Goverment plans to boost DC investment into illiquids could add to scheme costs without delivering benefits to members, according to a leading pension consultant.
In its response to the government consultation on this issue, which closes later this week, LCP said the current proposals, while well-intentioned, could fail to achieve their objective of improving member returns.
Under these Department of Work and Pension proposals trustees of larger DC schemes would have to state their policy on investment in illiquid assets and disclose holdings on a quarterly basis, via the schemes statement of investment principles (SIP) and the annual chair’s statement.
LCP raises a number of objections. It points out that these documents are rarely read by members so this is unlikely to increase member engagement, as the consultation suggests.

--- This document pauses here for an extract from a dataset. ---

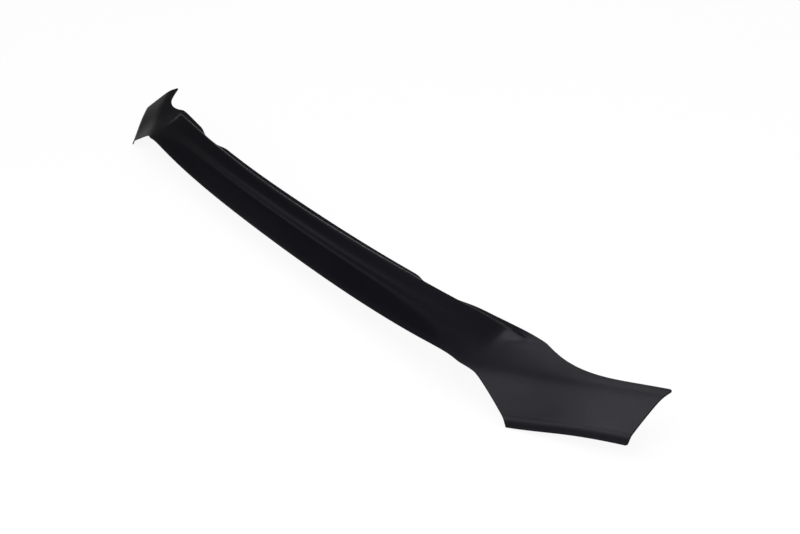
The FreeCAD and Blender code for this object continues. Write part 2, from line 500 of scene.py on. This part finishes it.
class Field:
    """A number at each point of the net, as a socket of a tree, with the usual sums."""

    def __init__(self, tree: bpy.types.NodeTree, socket: bpy.types.NodeSocket) -> None:
        """Keep the tree and the socket.

        Args:
            tree: Tree that the socket belongs to.
            socket: Output socket that gives the number.
        """
        self.tree = tree
        self.socket = socket

    def sum_node(self, operation: str, *numbers: Number) -> Field:
        """Add a Math node to the tree.

        Args:
            operation: Name of the Math node's operation.
            *numbers: Its inputs, as fields or plain numbers.

        Returns:
            The node's output.
        """
        node = self.tree.nodes.new("ShaderNodeMath")
        node.operation = operation
        for socket, number in zip(node.inputs, numbers):
            if isinstance(number, Field):
                self.tree.links.new(number.socket, socket)
            else:
                socket.default_value = number
        return Field(self.tree, node.outputs[0])

    def __add__(self, other: Number) -> Field:
        """Sum of two numbers.

        Args:
            other: What is added.

        Returns:
            The sum.
        """
        return self.sum_node("ADD", self, other)

    def __sub__(self, other: Number) -> Field:
        """Difference of two numbers.

        Args:
            other: What is taken away.

        Returns:
            The difference.
        """
        return self.sum_node("SUBTRACT", self, other)

    def __mul__(self, other: Number) -> Field:
        """Product of two numbers.

        Args:
            other: What it is multiplied by.

        Returns:
            The product.
        """
        return self.sum_node("MULTIPLY", self, other)

    def __truediv__(self, other: Number) -> Field:
        """Quotient of two numbers.

        Args:
            other: What it is divided by.

        Returns:
            The quotient.
        """
        return self.sum_node("DIVIDE", self, other)

    def power(self, exponent: float) -> Field:
        """The number raised to a power.

        Args:
            exponent: The power.

        Returns:
            The raised number.
        """
        return self.sum_node("POWER", self, exponent)

    def magnitude(self) -> Field:
        """The number without its sign.

        Returns:
            The number, never below zero.
        """
        return self.sum_node("ABSOLUTE", self)

    def rounding(self, other: Number, width: Number) -> Field:
        """How far a rounded crossing of two numbers departs from the sharp one.

        Args:
            other: The other number.
            width: How wide the rounding is.

        Returns:
            The departure, never below zero.
        """
        apart = (self - other).magnitude() * -1.0 / width
        grown = self.sum_node("EXPONENT", apart) + 1.0
        return self.sum_node("LOGARITHM", grown, math.e) * width

    def soft_min(self, other: Number, width: Number) -> Field:
        """Lower of two numbers, rounded where they cross.

        Args:
            other: The other number.
            width: How wide the rounding is.

        Returns:
            The rounded lower number.
        """
        return self.sum_node("MINIMUM", self, other) - self.rounding(other, width)

    def soft_max(self, other: Number, width: Number) -> Field:
        """Higher of two numbers, rounded where they cross.

        Args:
            other: The other number.
            width: How wide the rounding is.

        Returns:
            The rounded higher number.
        """
        return self.sum_node("MAXIMUM", self, other) + self.rounding(other, width)


class HeightTree:
    """Geometry Nodes tree that raises the flat net to the guard's top."""

    def __init__(self, sizes: GuardHeights) -> None:
        """Start the tree with one named input for each size.

        Args:
            sizes: Sizes that the tree's inputs are set to.
        """
        self.sizes = sizes
        self.tree = bpy.data.node_groups.new("guard_heights", "GeometryNodeTree")
        interface = self.tree.interface
        interface.new_socket("Geometry", in_out="INPUT", socket_type="NodeSocketGeometry")
        interface.new_socket("Geometry", in_out="OUTPUT", socket_type="NodeSocketGeometry")
        self.identifiers: dict[str, str] = {}
        for size in fields(sizes):
            title = size.name.replace("_", " ").capitalize()
            socket = interface.new_socket(title, in_out="INPUT", socket_type="NodeSocketFloat")
            socket.default_value = getattr(sizes, size.name)
            self.identifiers[size.name] = socket.identifier
        self.inlet = self.tree.nodes.new("NodeGroupInput")
        self.outlet = self.tree.nodes.new("NodeGroupOutput")

    def size(self, name: str) -> Field:
        """Input of the tree.

        Args:
            name: Name of a size.

        Returns:
            The input as a field.
        """
        wanted = self.identifiers[name]
        socket = next(s for s in self.inlet.outputs if s.identifier == wanted)
        return Field(self.tree, socket)

    def shelf(self, x: Field) -> Field:
        """Top of the shelf of the bar, level in the middle and rising to its ends.

        Args:
            x: Distance from the mirror plane.

        Returns:
            The height.
        """
        share = (x / self.size("bar_half")).power(END_POWER)
        return self.size("shelf_top") + self.size("shelf_rise") * share

    def open_shelf(self, x: Field, y: Field) -> Field:
        """Top of the shelf, which tips forward ahead of the lip near its ends.

        Args:
            x: Distance from the mirror plane.
            y: Place in Y.

        Returns:
            The height.
        """
        ahead = self.bar_line(x, "crest") - self.size("shelf_level") - y
        ahead = ahead.soft_max(0.0, self.size("shelf_level_round"))
        tilt = self.size("shelf_end_slope") * (x / self.size("bar_half")).power(END_POWER)
        return self.shelf(x) - tilt * ahead

    def bar_line(self, x: Field, line: str) -> Field:
        """Place in Y of a line of the bar that sweeps back towards its ends.

        Args:
            x: Distance from the mirror plane.
            line: Name of the line's sizes, such as crest or break.

        Returns:
            The place in Y.
        """
        share = (x / self.size("bar_half")).power(BOW_POWER)
        return self.size(line + "_y") + self.size(line + "_sweep") * share

    def bar(self, x: Field, y: Field) -> Field:
        """Top of the bar: a shelf that breaks into the front face.

        Args:
            x: Distance from the mirror plane.
            y: Place in Y.

        Returns:
            The height.
        """
        share = x.sum_node("MINIMUM", x / self.size("bar_half"), 1.0).power(BOW_POWER)
        middle, end = self.size("face_slope_middle"), self.size("face_slope_end")
        slope = middle + (end - middle) * share
        face = self.shelf(x) - slope * (self.bar_line(x, "break") - y)
        return self.open_shelf(x, y).soft_min(face, self.size("break_round"))

    def wing(self, x: Field, y: Field) -> Field:
        """Top of the wing: shelf, face and hem, twisted a little along the wing.

        Args:
            x: Distance from the mirror plane.
            y: Place in Y.

        Returns:
            The height.
        """
        sweep = self.size("wing_sweep_degrees") * math.radians(1.0)
        sine, cosine = sweep.sum_node("SINE", sweep), sweep.sum_node("COSINE", sweep)
        out, back = x - self.size("wing_x"), y - self.size("wing_y")
        along = out * cosine + back * sine
        forward = out * sine - back * cosine
        turned = (along - self.size("wing_twist_centre")) / self.size("wing_twist_length")
        twist = turned.sum_node("TANH", turned)
        level = self.size("shelf_top") + self.size("wing_break_z")
        level = level + self.size("wing_break_twist") * twist
        past = forward - self.size("wing_shelf")
        shelf_slope = self.size("wing_shelf_slope") + self.size("wing_shelf_twist") * twist
        face_slope = self.size("wing_face_slope") + self.size("wing_face_twist") * twist
        shelf, face = level - shelf_slope * past, level - face_slope * past
        top = shelf.soft_min(face, self.size("wing_break_round"))
        hem = (past - self.size("wing_face")).soft_max(0.0, self.size("wing_hem_round"))
        return top - self.size("wing_hem_slope") * hem

    def lip(self, x: Field, y: Field) -> Field:
        """Rise of the air lip, and of the flange behind it, above the shelf.

        Args:
            x: Distance from the mirror plane.
            y: Place in Y.

        Returns:
            The rise.
        """
        share = x / self.size("bar_half")
        past = self.bar_line(x, "crest") - y
        crest = self.size("shelf_top") + self.size("crest_height")
        crest = crest + self.size("crest_rise") * share.power(BOW_POWER)
        # Rounding lowers the crest by its width times the logarithm of 2.
        apex = crest + self.size("crest_round") * math.log(2.0)
        flange = self.size("shelf_top") + self.size("flange_height")
        flange = flange + self.size("flange_rise") * share.power(END_POWER)
        rear = apex + self.size("lip_rear_slope") * past
        rear = rear.soft_max(flange, self.size("flange_round"))
        slope = self.size("lip_front_slope") - self.size("lip_front_ease") * share.power(END_POWER)
        turned = (x - self.size("lip_end_x")).soft_max(0.0, self.size("lip_end_round"))
        front = apex - slope * past - self.size("lip_end_slope") * turned
        lip = rear.soft_min(front, self.size("crest_round"))
        return (lip - self.open_shelf(x, y)).soft_max(0.0, self.size("lip_foot_round"))

    def build(self, finish: bpy.types.Material) -> bpy.types.NodeTree:
        """Wire the whole tree.

        Args:
            finish: Material that the tree sets.

        Returns:
            The tree, ready for a modifier.
        """
        nodes, links = self.tree.nodes, self.tree.links
        apart = nodes.new("ShaderNodeSeparateXYZ")
        links.new(nodes.new("GeometryNodeInputPosition").outputs[0], apart.inputs[0])
        x = Field(self.tree, apart.outputs["X"]).magnitude() * (1.0 / MILLIMETRE)
        y = Field(self.tree, apart.outputs["Y"]) * (1.0 / MILLIMETRE)
        base = self.bar(x, y).soft_min(self.wing(x, y), self.size("mitre_round"))
        height = (base + self.lip(x, y)) * MILLIMETRE
        lift = nodes.new("ShaderNodeCombineXYZ")
        links.new(height.socket, lift.inputs["Z"])
        place = nodes.new("GeometryNodeSetPosition")
        links.new(self.inlet.outputs["Geometry"], place.inputs["Geometry"])
        links.new(lift.outputs[0], place.inputs["Offset"])
        smooth = nodes.new("GeometryNodeSetShadeSmooth")
        links.new(place.outputs[0], smooth.inputs["Geometry"])
        real = nodes.new("GeometryNodeRealizeInstances")
        links.new(smooth.outputs[0], real.inputs[0])
        dress = nodes.new("GeometryNodeSetMaterial")
        dress.inputs["Material"].default_value = finish
        links.new(real.outputs[0], dress.inputs["Geometry"])
        links.new(dress.outputs[0], self.outlet.inputs["Geometry"])
        return self.tree

    def raised(self, net: bpy.types.Mesh, finish: bpy.types.Material) -> bpy.types.Mesh:
        """Raise a flat net and take the result as a plain mesh.

        Args:
            net: Flat net over the guard's outline.
            finish: Material that the tree sets.

        Returns:
            The raised mesh.
        """
        carrier = bpy.data.objects.new("guard_net", net)
        bpy.context.scene.collection.objects.link(carrier)
        modifier = carrier.modifiers.new("heights", "NODES")
        modifier.node_group = self.build(finish)
        for name, identifier in self.identifiers.items():
            modifier[identifier] = float(getattr(self.sizes, name))
        graph = bpy.context.evaluated_depsgraph_get()
        mesh = bpy.data.meshes.new_from_object(carrier.evaluated_get(graph))
        bpy.data.objects.remove(carrier)
        return mesh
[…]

More importantly, LCP says there would be a cost to gathering this data, particularly on a quarterly basis which would add to scheme costs, potentially to the detriment of members. LCP says quarterly reporting adds little value when DC pension schemes invest for the long term and therefore typically review strategic allocations of investment strategy on an annual or triennial basis.

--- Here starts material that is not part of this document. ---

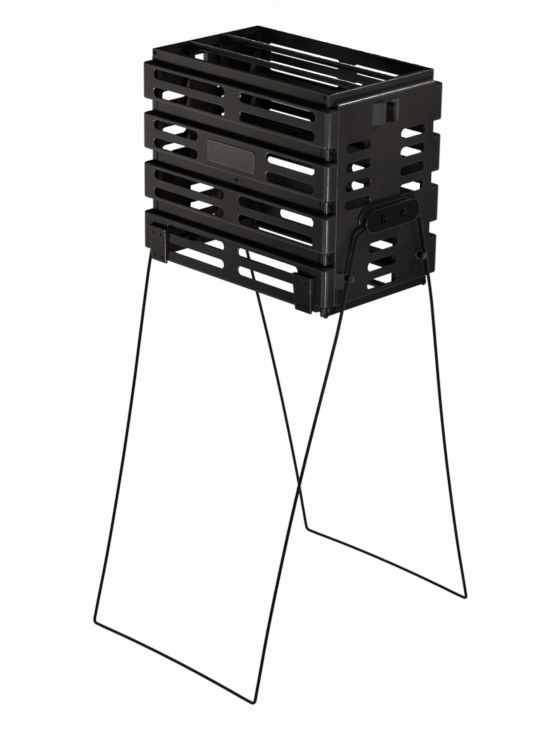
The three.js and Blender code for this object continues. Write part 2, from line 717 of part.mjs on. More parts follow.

LCP adds that these proposals don’t tackle the real barriers which do exist to DC schemes investing more in illiquid assets. These include concerns about the fairness of assets priced monthly or quarterly that can be sold by members daily — and the tension between the regulatory need to provide ready access to DC funds, while many illiquid investments require money to be tied up for longer periods.
LCP say that regulatory clarity from DWP on this point would help schemes gain comfort to invest.
LCP partner and head of DC Laura Myers says: “The DWP’s aim to remove barriers to investment in illiquid assets is well-intentioned, but these latest proposals risk adding a regulatory burden whilst delivering little for members.
“Member engagement is unlikely to be enhanced by adding complex financial information into little-read documents, especially as these requirements only relate to the ‘default fund’ investments which apply to the least engaged scheme members.
“Requiring quarterly reporting of holdings of illiquid assets seems unnecessarily costly and burdensome, especially as many schemes may only make strategic decisions about their asset allocation on an annual or triennial basis.
“Most DC trustees would be willing to consider greater investment in illiquid assets but face barriers which will not be addressed by these latest proposals. Trustees need greater guidance from government on how best to reconcile greater use of investments which involve less frequent pricing and the ability consequently for members to ‘win’ and ‘lose’. We also have the issue of tying up funds for long periods with the demands of members who expect access to their funds at short notice.”